New Hampshire Housing, which helps first-time homeowners buy a house as well as supports affordable housing development, financed 1,800-plus units of multi-family rental housing last year, helped more than 1,000 families buy a home and helped about 9,000 New Hampshire residents pay their rent.
New programs in the state that are helping include InvestNH, which incentivizes housing development; Housing Champions program, which provides grants to cities and towns that adopt housing-friendly policies; the Housing Appeals Board and Land Use Review Docket in Superior Court, which help move housing disputes through the pipeline faster.
There is a federal proposal for a capital gains holiday for people who are selling a first home, which would mean more starter-home inventory on the market.
Changes to zoning on a local level to allow more housing is something that’s advocated by almost all industry stakeholders.

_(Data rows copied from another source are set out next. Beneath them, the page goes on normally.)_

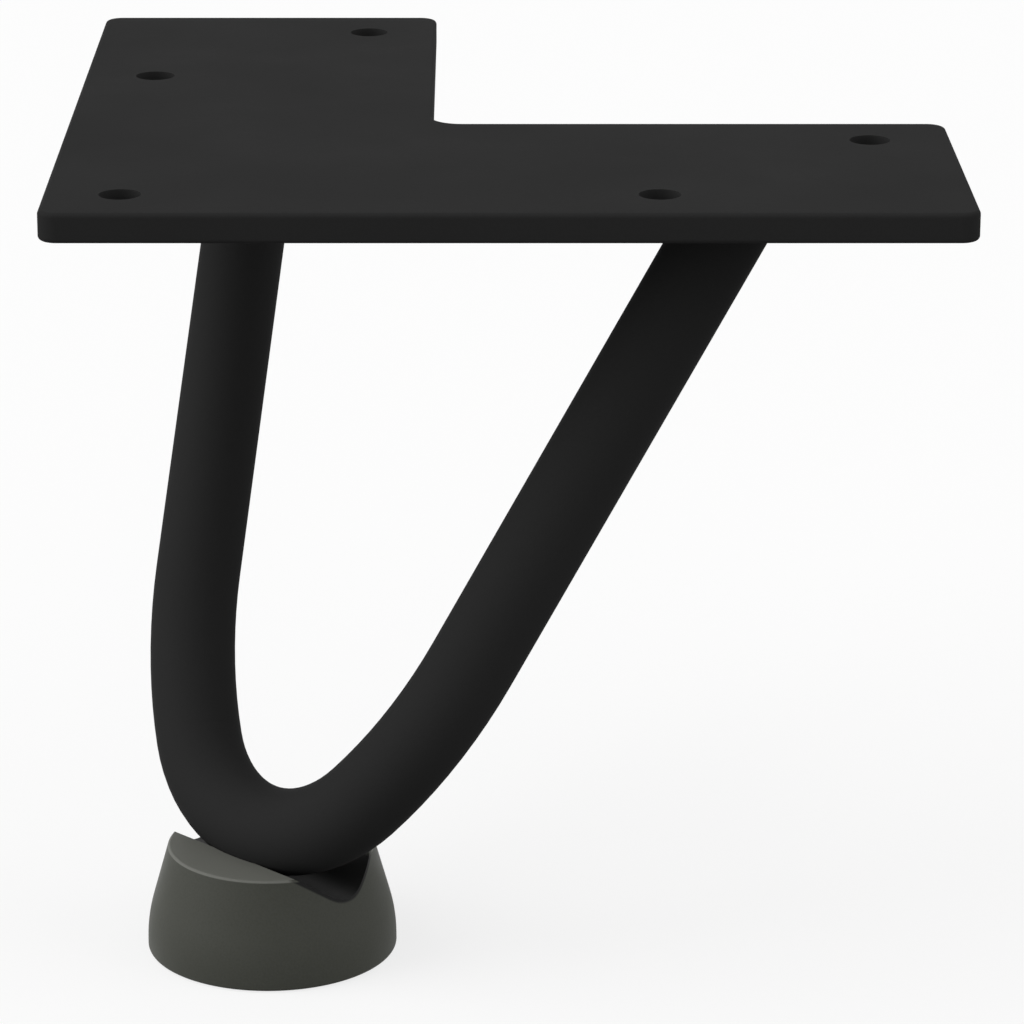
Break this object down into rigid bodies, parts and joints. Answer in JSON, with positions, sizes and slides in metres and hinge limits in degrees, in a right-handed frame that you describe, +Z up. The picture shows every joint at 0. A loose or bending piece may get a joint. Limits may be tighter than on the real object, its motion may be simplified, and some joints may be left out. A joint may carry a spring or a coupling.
{
  "type": "hairpin table leg",
  "caption": "Short hairpin table leg: a bent round steel rod welded under an L-shaped screw plate, with a flared rubber foot under the bend.",
  "frame": {"origin": "point on the plate's upper face straight above the middle of the foot", "axes": "+Z up, out of the plate's upper face towards the table top; +X along the plate's front arm; +Y along its side arm"},
  "size_m": [0.12, 0.12, 0.1118],
  "materials": {
    "powder_coat": "matte",
    "foot_rubber": "matte"
  },
  "bodies": {
    "root": {"mounting_plate": "powder_coat", "hairpin_rod": "powder_coat", "weld_front": "powder_coat", "weld_side": "powder_coat", "foot": "foot_rubber"}
  },
  "joints": []
}
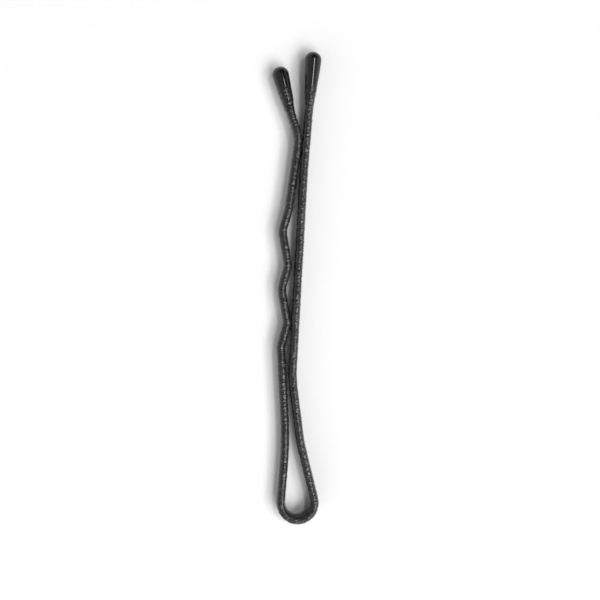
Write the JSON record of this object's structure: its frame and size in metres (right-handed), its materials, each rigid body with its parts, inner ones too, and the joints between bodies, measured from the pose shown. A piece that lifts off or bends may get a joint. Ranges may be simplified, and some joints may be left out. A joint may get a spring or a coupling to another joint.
{
  "type": "bobby pin",
  "caption": "Sprung steel hair grip: a flat strip bent double, one straight leg, one waved leg, black enamel and rounded resin tips.",
  "frame": {"origin": "centre of the round bend, halfway across the strip's width", "axes": "+Y from the bend towards the tips, +X towards the straight leg, +Z across the strip's width; the pin lies on its side in XY"},
  "size_m": [0.0053, 0.051, 0.002],
  "materials": {
    "steel": "cold-rolled spring steel",
    "enamel": "black baked enamel, semi-gloss, finely ribbed across",
    "resin": "black dipped resin, glossy"
  },
  "bodies": {
    "straight_leg": {"straight_leg_steel": "steel", "straight_leg_enamel": "enamel", "straight_leg_tip": "resin", "bend_steel": "steel", "bend_enamel": "enamel"},
    "waved_leg": {"waved_leg_steel": "steel", "waved_leg_enamel": "enamel", "waved_leg_tip": "resin"}
  },
  "joints": [
    {"name": "spring_open", "type": "hinge", "parent": "straight_leg", "child": "waved_leg", "pos_m": [0, 0, 0], "axis": [0, 0, 1], "range_deg": [0, 20], "stiffness_Nm_per_rad": 0.6, "springref_deg": -4.58, "deforming": ["bend_steel", "bend_enamel"]}
  ]
}
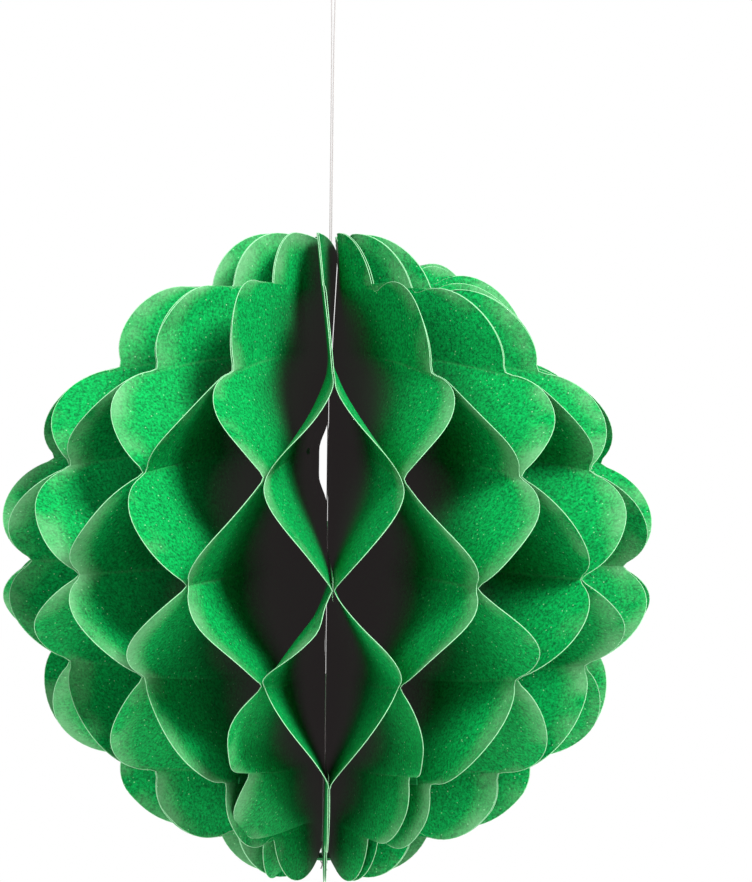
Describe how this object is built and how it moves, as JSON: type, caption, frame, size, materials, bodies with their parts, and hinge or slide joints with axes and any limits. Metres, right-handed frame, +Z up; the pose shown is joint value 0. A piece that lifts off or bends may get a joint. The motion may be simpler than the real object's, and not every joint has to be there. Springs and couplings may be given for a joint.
{
  "type": "paper honeycomb ball",
  "caption": "Hanging green paper honeycomb ball with scalloped leaves glued in rows, folding flat around its core, on a doubled thread with a loop",
  "frame": {"origin": "inside top of the thread's hanging loop, where it sits on a hook", "axes": "+Z up along the thread and the ball's axis, -Y towards the seam between the first and last leaf"},
  "size_m": [0.2022, 0.202, 0.2913],
  "materials": {
    "green_paper": "matt coloured paper with a fine grain, paler at the cut edges",
    "glue": "thin dried glue line",
    "adhesive_strip": "pale double-sided adhesive",
    "card": "plain card",
    "thread": "thin pale twisted thread"
  },
  "bodies": {
    "thread": {"hanging_thread": "thread", "bottom_knot": "thread"},
    "first_leaf": {"leaf_01": "green_paper", "glue_01": "glue", "closing_strips": "adhesive_strip", "card_washer": "card"},
    "leaf_02_body": {"leaf_02": "green_paper", "glue_02": "glue"},
    "leaf_03_body": {"leaf_03": "green_paper", "glue_03": "glue"},
    "leaf_04_body": {"leaf_04": "green_paper", "glue_04": "glue"},
    "leaf_05_body": {"leaf_05": "green_paper", "glue_05": "glue"},
    "leaf_06_body": {"leaf_06": "green_paper", "glue_06": "glue"},
    "leaf_07_body": {"leaf_07": "green_paper", "glue_07": "glue"},
    "leaf_08_body": {"leaf_08": "green_paper", "glue_08": "glue"},
    "leaf_09_body": {"leaf_09": "green_paper", "glue_09": "glue"},
    "leaf_10_body": {"leaf_10": "green_paper", "glue_10": "glue"},
    "leaf_11_body": {"leaf_11": "green_paper", "glue_11": "glue"},
    "leaf_12_body": {"leaf_12": "green_paper", "glue_12": "glue"},
    "leaf_13_body": {"leaf_13": "green_paper", "glue_13": "glue"},
    "leaf_14_body": {"leaf_14": "green_paper", "glue_14": "glue"},
    "leaf_15_body": {"leaf_15": "green_paper", "glue_15": "glue"},
    "leaf_16_body": {"leaf_16": "green_paper", "glue_16": "glue"},
    "leaf_17_body": {"leaf_17": "green_paper", "glue_17": "glue"},
    "leaf_18_body": {"leaf_18": "green_paper", "glue_18": "glue"},
    "leaf_19_body": {"leaf_19": "green_paper", "glue_19": "glue"},
    "leaf_20_body": {"leaf_20": "green_paper", "glue_20": "glue"},
    "leaf_21_body": {"leaf_21": "green_paper", "glue_21": "glue"},
    "leaf_22_body": {"leaf_22": "green_paper", "glue_22": "glue"},
    "leaf_23_body": {"leaf_23": "green_paper", "glue_23": "glue"},
    "leaf_24_body": {"leaf_24": "green_paper", "glue_24": "glue"},
    "leaf_25_body": {"leaf_25": "green_paper", "glue_25": "glue"},
    "leaf_26_body": {"leaf_26": "green_paper", "glue_26": "glue"},
    "leaf_27_body": {"leaf_27": "green_paper", "glue_27": "glue"},
    "leaf_28_body": {"leaf_28": "green_paper"}
  },
  "joints": [
    {"name": "thread_spin", "type": "hinge", "parent": "thread", "child": "first_leaf", "pos_m": [0, 0, -0.19], "axis": [0, 0, 1], "continuous": true},
    {"name": "fold_02", "type": "hinge", "parent": "first_leaf", "child": "leaf_02_body", "pos_m": [0.00074, -0.00211, -0.19], "axis": [0, 0, 1], "range_deg": [-12.86, 0], "deforming": ["leaf_01", "leaf_02"]},
    {"name": "fold_03", "type": "hinge", "parent": "leaf_02_body", "child": "leaf_03_body", "pos_m": [0.00119, -0.00189, -0.19], "axis": [0, 0, 1], "range_deg": [-12.86, 0], "deforming": ["leaf_03"]},
    {"name": "fold_04", "type": "hinge", "parent": "leaf_03_body", "child": "leaf_04_body", "pos_m": [0.00158, -0.00158, -0.19], "axis": [0, 0, 1], "range_deg": [-12.86, 0], "deforming": ["leaf_04"]},
    {"name": "fold_05", "type": "hinge", "parent": "leaf_04_body", "child": "leaf_05_body", "pos_m": [0.00189, -0.00119, -0.19], "axis": [0, 0, 1], "range_deg": [-12.86, 0], "deforming": ["leaf_05"]},
    {"name": "fold_06", "type": "hinge", "parent": "leaf_05_body", "child": "leaf_06_body", "pos_m": [0.00211, -0.00074, -0.19], "axis": [0, 0, 1], "range_deg": [-12.86, 0], "deforming": ["leaf_06"]},
    {"name": "fold_07", "type": "hinge", "parent": "leaf_06_body", "child": "leaf_07_body", "pos_m": [0.00222, -0.00025, -0.19], "axis": [0, 0, 1], "range_deg": [-12.86, 0], "deforming": ["leaf_07"]},
    {"name": "fold_08", "type": "hinge", "parent": "leaf_07_body", "child": "leaf_08_body", "pos_m": [0.00222, 0.00025, -0.19], "axis": [0, 0, 1], "range_deg": [-12.86, 0], "deforming": ["leaf_08"]},
    {"name": "fold_09", "type": "hinge", "parent": "leaf_08_body", "child": "leaf_09_body", "pos_m": [0.00211, 0.00074, -0.19], "axis": [0, 0, 1], "range_deg": [-12.86, 0], "deforming": ["leaf_09"]},
    {"name": "fold_10", "type": "hinge", "parent": "leaf_09_body", "child": "leaf_10_body", "pos_m": [0.00189, 0.00119, -0.19], "axis": [0, 0, 1], "range_deg": [-12.86, 0], "deforming": ["leaf_10"]},
    {"name": "fold_11", "type": "hinge", "parent": "leaf_10_body", "child": "leaf_11_body", "pos_m": [0.00158, 0.00158, -0.19], "axis": [0, 0, 1], "range_deg": [-12.86, 0], "deforming": ["leaf_11"]},
    {"name": "fold_12", "type": "hinge", "parent": "leaf_11_body", "child": "leaf_12_body", "pos_m": [0.00119, 0.00189, -0.19], "axis": [0, 0, 1], "range_deg": [-12.86, 0], "deforming": ["leaf_12"]},
    {"name": "fold_13", "type": "hinge", "parent": "leaf_12_body", "child": "leaf_13_body", "pos_m": [0.00074, 0.00211, -0.19], "axis": [0, 0, 1], "range_deg": [-12.86, 0], "deforming": ["leaf_13"]},
    {"name": "fold_14", "type": "hinge", "parent": "leaf_13_body", "child": "leaf_14_body", "pos_m": [0.00025, 0.00222, -0.19], "axis": [0, 0, 1], "range_deg": [-12.86, 0], "deforming": ["leaf_14"]},
    {"name": "fold_15", "type": "hinge", "parent": "leaf_14_body", "child": "leaf_15_body", "pos_m": [-0.00025, 0.00222, -0.19], "axis": [0, 0, 1], "range_deg": [-12.86, 0], "deforming": ["leaf_15"]},
    {"name": "fold_16", "type": "hinge", "parent": "leaf_15_body", "child": "leaf_16_body", "pos_m": [-0.00074, 0.00211, -0.19], "axis": [0, 0, 1], "range_deg": [-12.86, 0], "deforming": ["leaf_16"]},
    {"name": "fold_17", "type": "hinge", "parent": "leaf_16_body", "child": "leaf_17_body", "pos_m": [-0.00119, 0.00189, -0.19], "axis": [0, 0, 1], "range_deg": [-12.86, 0], "deforming": ["leaf_17"]},
    {"name": "fold_18", "type": "hinge", "parent": "leaf_17_body", "child": "leaf_18_body", "pos_m": [-0.00158, 0.00158, -0.19], "axis": [0, 0, 1], "range_deg": [-12.86, 0], "deforming": ["leaf_18"]},
    {"name": "fold_19", "type": "hinge", "parent": "leaf_18_body", "child": "leaf_19_body", "pos_m": [-0.00189, 0.00119, -0.19], "axis": [0, 0, 1], "range_deg": [-12.86, 0], "deforming": ["leaf_19"]},
    {"name": "fold_20", "type": "hinge", "parent": "leaf_19_body", "child": "leaf_20_body", "pos_m": [-0.00211, 0.00074, -0.19], "axis": [0, 0, 1], "range_deg": [-12.86, 0], "deforming": ["leaf_20"]},
    {"name": "fold_21", "type": "hinge", "parent": "leaf_20_body", "child": "leaf_21_body", "pos_m": [-0.00222, 0.00025, -0.19], "axis": [0, 0, 1], "range_deg": [-12.86, 0], "deforming": ["leaf_21"]},
    {"name": "fold_22", "type": "hinge", "parent": "leaf_21_body", "child": "leaf_22_body", "pos_m": [-0.00222, -0.00025, -0.19], "axis": [0, 0, 1], "range_deg": [-12.86, 0], "deforming": ["leaf_22"]},
    {"name": "fold_23", "type": "hinge", "parent": "leaf_22_body", "child": "leaf_23_body", "pos_m": [-0.00211, -0.00074, -0.19], "axis": [0, 0, 1], "range_deg": [-12.86, 0], "deforming": ["leaf_23"]},
    {"name": "fold_24", "type": "hinge", "parent": "leaf_23_body", "child": "leaf_24_body", "pos_m": [-0.00189, -0.00119, -0.19], "axis": [0, 0, 1], "range_deg": [-12.86, 0], "deforming": ["leaf_24"]},
    {"name": "fold_25", "type": "hinge", "parent": "leaf_24_body", "child": "leaf_25_body", "pos_m": [-0.00158, -0.00158, -0.19], "axis": [0, 0, 1], "range_deg": [-12.86, 0], "deforming": ["leaf_25"]},
    {"name": "fold_26", "type": "hinge", "parent": "leaf_25_body", "child": "leaf_26_body", "pos_m": [-0.00119, -0.00189, -0.19], "axis": [0, 0, 1], "range_deg": [-12.86, 0], "deforming": ["leaf_26"]},
    {"name": "fold_27", "type": "hinge", "parent": "leaf_26_body", "child": "leaf_27_body", "pos_m": [-0.00074, -0.00211, -0.19], "axis": [0, 0, 1], "range_deg": [-12.86, 0], "deforming": ["leaf_27"]},
    {"name": "fold_28", "type": "hinge", "parent": "leaf_27_body", "child": "leaf_28_body", "pos_m": [-0.00025, -0.00222, -0.19], "axis": [0, 0, 1], "range_deg": [-12.86, 0], "deforming": ["leaf_28"]}
  ],
  "couplings": [
    {"joint": "fold_03", "follows": "fold_02", "ratio": 1},
    {"joint": "fold_04", "follows": "fold_02", "ratio": 1},
    {"joint": "fold_05", "follows": "fold_02", "ratio": 1},
    {"joint": "fold_06", "follows": "fold_02", "ratio": 1},
    {"joint": "fold_07", "follows": "fold_02", "ratio": 1},
    {"joint": "fold_08", "follows": "fold_02", "ratio": 1},
    {"joint": "fold_09", "follows": "fold_02", "ratio": 1},
    {"joint": "fold_10", "follows": "fold_02", "ratio": 1},
    {"joint": "fold_11", "follows": "fold_02", "ratio": 1},
    {"joint": "fold_12", "follows": "fold_02", "ratio": 1},
    {"joint": "fold_13", "follows": "fold_02", "ratio": 1},
    {"joint": "fold_14", "follows": "fold_02", "ratio": 1},
    {"joint": "fold_15", "follows": "fold_02", "ratio": 1},
    {"joint": "fold_16", "follows": "fold_02", "ratio": 1},
    {"joint": "fold_17", "follows": "fold_02", "ratio": 1},
    {"joint": "fold_18", "follows": "fold_02", "ratio": 1},
    {"joint": "fold_19", "follows": "fold_02", "ratio": 1},
    {"joint": "fold_20", "follows": "fold_02", "ratio": 1},
    {"joint": "fold_21", "follows": "fold_02", "ratio": 1},
    {"joint": "fold_22", "follows": "fold_02", "ratio": 1},
    {"joint": "fold_23", "follows": "fold_02", "ratio": 1},
    {"joint": "fold_24", "follows": "fold_02", "ratio": 1},
    {"joint": "fold_25", "follows": "fold_02", "ratio": 1},
    {"joint": "fold_26", "follows": "fold_02", "ratio": 1},
    {"joint": "fold_27", "follows": "fold_02", "ratio": 1},
    {"joint": "fold_28", "follows": "fold_02", "ratio": 1}
  ]
}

Jussif suggests developing model ordinances and technical assistance, incentivizing higher density development, making local land use allowances for smaller and multi-unit homes, making it easier to develop accessory dwelling units, encouraging redevelopment of office and commercial space into residential and supporting expanded manufactured housing development.
Quinn said the state government will have to decide how big a role it wants to play in determining local policy. If state policies designed to increase housing give municipalities too much leeway, they may not be effective, he said.
The continuing crisis has had ripple effects for the state’s residents, and the state itself, that go far beyond the immediate challenge of affording a place to live.
The inability to buy a home has an impact on younger residents who are falling behind on building the wealth that owning a home brings, Quinn said.
He said it’s important for the state, as well as town and city governments, to recognize that the people who are priced out of the housing market are the same ones New Hampshire needs to move here to fill worker shortages and help replace the quickly aging workforce.
“Where are they going to live?” he asked.